The material things are said to comprise land and chattels while immaterial things include patents, copyrights and trademarks, which along with leases, servitudes and securities are described as incorporeal property. The expression “movable property” is stated to include (Page 421) corporeal as well as incorporeal property. Debts, contracts and other choses-in-action are said to be chattels, no less than furniture or stock-in-trade. Similarly, patents, copyrights and other rights in rem which are not rights over land are also included within the meaning of movable property.

We are unable to see anything in the said Chapter-13, which militates against the meanings ascribed to the said expression in the judicial dictionaries referred to above. Indeed, they are consistent with each other.

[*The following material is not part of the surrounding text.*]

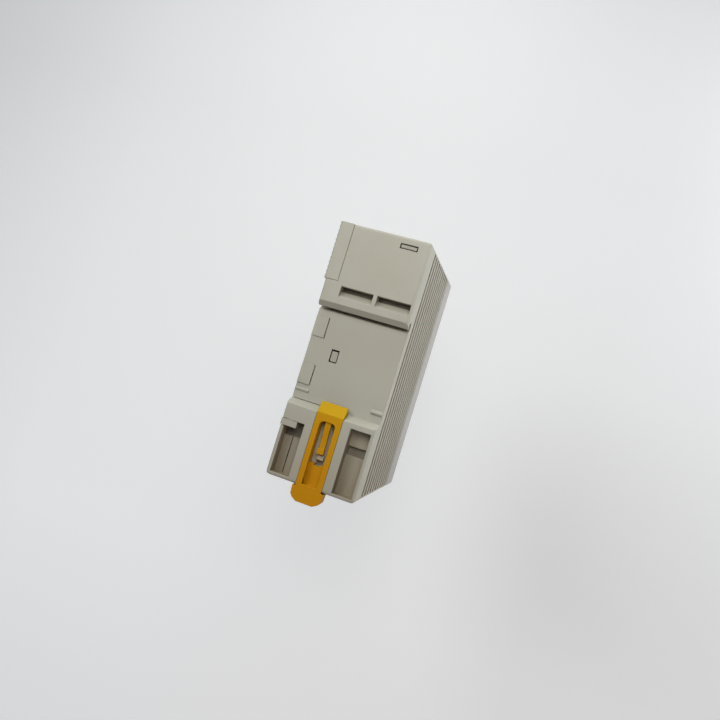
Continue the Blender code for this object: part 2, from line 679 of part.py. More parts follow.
def latch(pole, x):
    """Steel latch lever between the trip bar and the contact carrier."""
    thing = outline(pole + "_latch", "X", x + 3.9, x + 5.1, [
        [(-45.6, 0.4), (-43.4, 0.4), (-42.8, 6.0), (-41.4, 8.2), (-43.4, 9.4), (-45.8, 7.0)],
        circle((-44.4, 4.0), 0.8, 12)])
    finish(thing, metal("steel", STEEL), (x, -44.4, 4.0))


def trip_bar():
    """Common trip bar: a shaft through the partition with a finger and a foot for each pole."""
    shaft = cylinder("trip_bar", 2.4, (-13.6, TRIP_Y, TRIP_Z), (13.6, TRIP_Y, TRIP_Z), 20)
    for pole, x in POLES.items():
        join(shaft, boxes(pole + "_trip_finger", [(x - 1.6, x + 1.6, TRIP_Y + 0.2, TRIP_Y + 2.2,
                                                   TRIP_Z + 1.0, TRIP_Z + 10.0)]))
        join(shaft, boxes(pole + "_trip_foot", [(x - 5.0, x - 1.6, TRIP_Y - 1.6, TRIP_Y + 0.2,
                                                 TRIP_Z - 5.4, TRIP_Z - 1.0)]))
    finish(shaft, plastic("inner_plastic", CREAM), (0, TRIP_Y, TRIP_Z))


def bimetal(pole, x):
    """Bimetal strip that bends against the trip bar's foot on overload."""
    thing = box(pole + "_bimetal", (x - 4.8, x - 1.8, -41.6, -40.8, -25.6, 9.8))
    finish(thing, metal("bimetal", STEEL))


def load_bar(pole, x):
    """Copper bar from the bimetal's foot into the lower terminal."""
    thing = outline(pole + "_load_bar", "X", x - 2.9, x + 2.9, [[
        (-41.9, -27.2), (-41.9, -24.4), (-43.1, -24.4), (-43.1, -27.2), (-46.4, -27.2), (-46.4, -40.4),
        (-45.2, -40.4), (-45.2, -28.4), (-40.4, -28.4), (-40.4, -27.2)]])
    finish(thing, metal("copper", COPPER))


def line_bar(pole, x):
    """Copper bar from the upper terminal to the coil's front end."""
    thing = outline(pole + "_line_bar", "X", x - 2.9, x + 2.9, [[
        (-46.4, 40.4), (-46.4, 27.8), (-34.0, 27.8), (-34.0, 30.6), (-35.2, 30.6), (-35.2, 29.0),
        (-45.2, 29.0), (-45.2, 40.4)]])
    finish(thing, metal("copper", COPPER))


def braid(pole, x):
    """Flexible copper braid from the contact arm's tail to the bimetal."""
    route = [Vector((x + 0.2, CRADLE_Y - 4.6, CRADLE_Z - 3.6)), Vector((x - 0.6, -38.4, -13.0)),
             Vector((x - 2.2, -37.0, -20.0)), Vector((x - 3.2, -39.4, -23.0))]
    points = []
    steps = 9
    for i in range(steps + 1):
        t = i / steps
        s = 1 - t
        weights = (s ** 3, 3 * s * s * t, 3 * s * t * t, t ** 3)
        points.append(sum((p * w for p, w in zip(route, weights)), Vector((0, 0, 0))))
    thing = wire(pole + "_braid", points, 0.9, 1)
    finish(thing, metal("braid_copper", COPPER))


def arc_chute(pole, x):
    """Fibre cards holding the splitter plates that cool the arc."""
    cards = outline(pole + "_arc_chute", "Z", -25.4, -8.2, [[
        (x - 5.6, -22.6), (x + 5.6, -22.6), (x + 5.6, -9.0), (x - 5.6, -9.0)]])
    plates = 6
    pitch = 2.8
    gaps = []
    for i in range(plates - 1):
        z = -25.4 + 0.9 + i * pitch + (17.2 - 0.9 - 5 * pitch) / 2
        gaps.append((x - 4.9, x + 4.9, -24.0, -7.0, z, z + pitch - 0.9))
    cut(cards, boxes(pole + "_plate_gaps", gaps))
    finish(cards, metal("zinc_steel", STEEL))


def arc_runner(pole, x):
    """Steel runner that leads the arc from the carrier down to the chute's foot."""
    thing = outline(pole + "_arc_runner", "X", x - 2.0, x + 2.0, [[
        (-24.4, -9.8), (-23.4, -9.8), (-23.4, -27.0), (-8.0, -27.0), (-8.0, -28.0), (-24.4, -28.0)]])
    finish(thing, metal("zinc_steel", STEEL))


def cage(pole, end, x, sign):
    """Steel cage that draws the conductor against the bar as its screw is turned."""
    z0, z1 = sorted((sign * 31.6, sign * 39.4))
    thing = outline("%s_%s_cage" % (pole, end), "Z", z0, z1, [
        [(x - 4.8, -50.0), (x + 4.8, -50.0), (x + 4.8, -38.4), (x - 4.8, -38.4)],
        [(x - 3.6, -48.6), (x + 3.6, -48.6), (x + 3.6, -39.6), (x - 3.6, -39.6)]])
    z = sign * TERMINAL_Z
    cut(thing, cylinder("%s_%s_thread" % (pole, end), 2.25, (x, -51, z), (x, -48, z), 16, CUTTERS))
    finish(thing, metal("zinc_steel", STEEL))


def screw(pole, end, x, sign):
    """Terminal screw with a cross-slot head."""
    z = sign * TERMINAL_Z
    name = "%s_%s_screw" % (pole, end)
    profile = [(0.0, -57.2), (2.7, -57.2), (3.1, -56.8), (3.1, SCREW_Y), (1.95, SCREW_Y),
               (1.95, -47.2), (1.5, -46.8), (0.0, -46.8)]
    bm = bmesh.new()
    verts = [bm.verts.new((r * MM, 0.0, y * MM)) for r, y in profile]
    edges = [bm.edges.new(pair) for pair in zip(verts, verts[1:])]
    bmesh.ops.spin(bm, geom=verts + edges, cent=(0, 0, 0), axis=(0, 0, 1), angle=2 * math.pi, steps=16)
    bmesh.ops.remove_doubles(bm, verts=bm.verts, dist=1e-6)
    bmesh.ops.recalc_face_normals(bm, faces=bm.faces)
    turn = Matrix.Rotation(-math.pi / 2, 4, "X")
    bmesh.ops.transform(bm, matrix=Matrix.Translation((x * MM, 0, z * MM)) @ turn, verts=bm.verts)
    mesh = bpy.data.meshes.new(name)
    bm.to_mesh(mesh)
    bm.free()
    thing = add_object(name, mesh, PARTS)
    cut(thing, boxes(name + "_slots", [(x - 2.2, x + 2.2, -58.0, -56.0, z - 0.4, z + 0.4)]))
    cut(thing, boxes(name + "_cross", [(x - 0.4, x + 0.4, -58.0, -56.0, z - 2.2, z + 2.2)]))
    finish(thing, metal("screw_steel", STEEL), (x, SCREW_Y, z))


def flag(pole, x):
    """Indicator flag that slides behind the front window with the contacts."""
    thing = box(pole + "_flag", (x - 2.7, x + 2.7, FRONT_Y + 2.4, FRONT_Y + 3.4, -25.8, -14.4))
    finish(thing, plastic("flag_plastic", (0.02, 0.25, 0.05)))


def lens(pole, x):
    """Clear window in front of the indicator flag."""
    half = LENS_WINDOW_HALF - GAP
    low, high = LENS_WINDOW_Z
    thing = box(pole + "_lens", (x - half, x + half, FRONT_Y + 0.4, FRONT_Y + FRONT_WALL - 0.1,
                                 low + GAP, high - GAP))
    finish(thing, material("lens_plastic", (0.85, 0.88, 0.9), 0.1))


def handle_pin():
    reach = INNER_X - GAP - 0.2
    pin = cylinder("handle_pin", PIN_R, (-reach, HANDLE_Y, 0), (reach, HANDLE_Y, 0), 16)
    finish(pin, metal("steel", STEEL))


def tie_bar():
    """Bridge over both paddles, so that the poles switch together, with finger grooves along its front."""
    lean = Matrix.Rotation(HANDLE_REST, 2)
    front = [(BAR_FRONT, -BAR_HALF)]
    for groove in (-BAR_GROOVE_PITCH, 0.0, BAR_GROOVE_PITCH):
        front += [(BAR_FRONT, groove - 0.5), (BAR_FRONT + BAR_GROOVE_DEPTH, groove - 0.3),
                  (BAR_FRONT + BAR_GROOVE_DEPTH, groove + 0.3), (BAR_FRONT, groove + 0.5)]
    front.append((BAR_FRONT, BAR_HALF))
    ring = front + [(BAR_REAR, BAR_HALF), (BAR_REAR, 2.2), (-PADDLE_TIP - GAP, 2.1),
                    (-PADDLE_TIP - GAP, -2.1), (BAR_REAR, -2.2), (BAR_REAR, -BAR_HALF)]
    points = [lean @ Vector(p) for p in ring]
    reach = POLES["right"] + HANDLE_HALF
    bar = outline("tie_bar", "X", -reach, reach, [[(HANDLE_Y + p[0], p[1]) for p in points]])
    finish(bar, plastic("handle_plastic", DARK), (0, HANDLE_Y, 0))


def build():
    base_case()
    side_cover()
    aux_cover()
    front_cover()
    din_clip()
    pole_partition()
    handle_pin()
    tie_bar()
    trip_bar()
    for pole, x in POLES.items():
        handle(pole, x)
        link(pole, x)
        carrier(pole, x)
        contact_arm(pole, x)
        contact_spring(pole, x)
        fixed_contact(pole, x)
        bobbin(pole, x)
        coil(pole, x)
        yoke(pole, x)
        plunger(pole, x)
        plunger_spring(pole, x)
        handle_spring(pole, x)
        latch(pole, x)
        bimetal(pole, x)
        load_bar(pole, x)
        line_bar(pole, x)
        braid(pole, x)
        arc_chute(pole, x)
        arc_runner(pole, x)
        flag(pole, x)
        lens(pole, x)
        for end, sign in ENDS.items():
            cage(pole, end, x, sign)
            screw(pole, end, x, sign)


build()
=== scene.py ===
"""Looks of the two-pole circuit breaker: edges, finishes, soft studio light and the view from behind.

The frame's solids keep their shapes and places. Copies with rounded edges and close seams stand in for the
visible pieces, and every piece gets a procedural finish; most finishes carry painted shade or painted
highlights.
Lengths are in metres, in the frame's own axes: +Z up, +Y out of the back.
"""
import json
import math

import bmesh
import bpy
from mathutils import Matrix, Vector

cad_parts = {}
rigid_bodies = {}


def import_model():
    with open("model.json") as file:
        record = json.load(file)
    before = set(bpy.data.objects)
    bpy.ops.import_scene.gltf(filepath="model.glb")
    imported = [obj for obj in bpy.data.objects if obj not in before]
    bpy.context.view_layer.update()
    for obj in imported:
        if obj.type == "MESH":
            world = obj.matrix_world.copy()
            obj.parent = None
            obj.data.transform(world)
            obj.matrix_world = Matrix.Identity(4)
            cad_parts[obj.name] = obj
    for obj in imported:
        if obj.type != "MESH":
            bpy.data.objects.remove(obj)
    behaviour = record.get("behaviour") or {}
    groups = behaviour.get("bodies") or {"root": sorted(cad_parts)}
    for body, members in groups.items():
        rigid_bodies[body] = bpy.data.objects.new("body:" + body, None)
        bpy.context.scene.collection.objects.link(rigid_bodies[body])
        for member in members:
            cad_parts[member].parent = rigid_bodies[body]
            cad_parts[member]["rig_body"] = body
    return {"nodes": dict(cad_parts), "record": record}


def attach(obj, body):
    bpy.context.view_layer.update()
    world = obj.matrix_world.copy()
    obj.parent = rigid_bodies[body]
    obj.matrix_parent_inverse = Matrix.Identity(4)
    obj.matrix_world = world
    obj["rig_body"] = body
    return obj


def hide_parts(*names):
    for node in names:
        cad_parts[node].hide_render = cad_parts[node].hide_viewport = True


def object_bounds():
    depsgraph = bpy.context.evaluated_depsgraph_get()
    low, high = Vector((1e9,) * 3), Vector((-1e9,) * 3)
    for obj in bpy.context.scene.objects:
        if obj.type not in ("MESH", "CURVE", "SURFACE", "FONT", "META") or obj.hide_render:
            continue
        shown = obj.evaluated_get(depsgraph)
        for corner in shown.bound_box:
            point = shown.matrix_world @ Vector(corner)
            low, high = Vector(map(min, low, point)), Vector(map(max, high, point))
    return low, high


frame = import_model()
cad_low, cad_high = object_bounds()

MM = 0.001
X, Y, Z = 0, 1, 2
NODES = frame["nodes"]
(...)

In India, property is defined under different Acts differently as per usage and convenience. But surprisingly, in the most important act which exclusively talks about the property and rights related to property, Transfer of Property Act, 1882 has no definite definition of the term property. The definitions under the other Acts, to explain the meaning of property, are as follows:

  1. Section 2(c) of the Benami Transactions (Prohibition) Act, 1988:

“Property” means property of any kind, whether movable or immovable, tangible or intangible, and includes any right or interest in such property.

  1. Section 2 (11) of the Sale of Good Act, 1930:

“Property” means the general property in goods, and not merely a special property.

Judicial Interpretation

In the case of Vikas Sales Corporation and Anr v. Commissioner of Commercial Taxes[18], the Supreme Court has interpreted “property” in very broad terms.

In the Vikas Sales case, the question the Court came in front of was if transfer of an Import Licence/Exam Scrip by its holder to another person constituted sale of a good for the purpose of levying sales tax on the transaction.

The case could be proved by a set of two-fold arguments:

A. Either prove that an import licence is not an actionable claim, and is therefore “movable property”, and hence a “good”; or

B. Positively prove that an import license is movable property.

The Apex Court went on to prove both these arguments. The Court, after analyzing the definition of “actionable claim” by relying on a plethora of judicial decisions, made the observation that import license had the character of goods in the sense that they were free marketable.

The Karnataka High Court in a similar issue, Bharat Fritz Werner Ltd. v. Commissioner of Commercial Taxes[19], the High Court took the view that an import licence not only enabled a person to import goods, but also excluded competition. In other words, was a valuable right in itself which was freely transferable. Consequently, according to the High Court, an import licence attracts the definition of “goods” within the meaning of the Karnataka Sales Tax Act, 1957.

However, the ruling of this decision was challenged in a later Supreme Court verdict of Sunrise Associates v. Government of NCT of Delhi[20]. It was held that sale of a lottery ticket amount to a sale of an actionable claim. But admitting this position of law as decided by the Court, actionable claim too falls under the definition of property.[21]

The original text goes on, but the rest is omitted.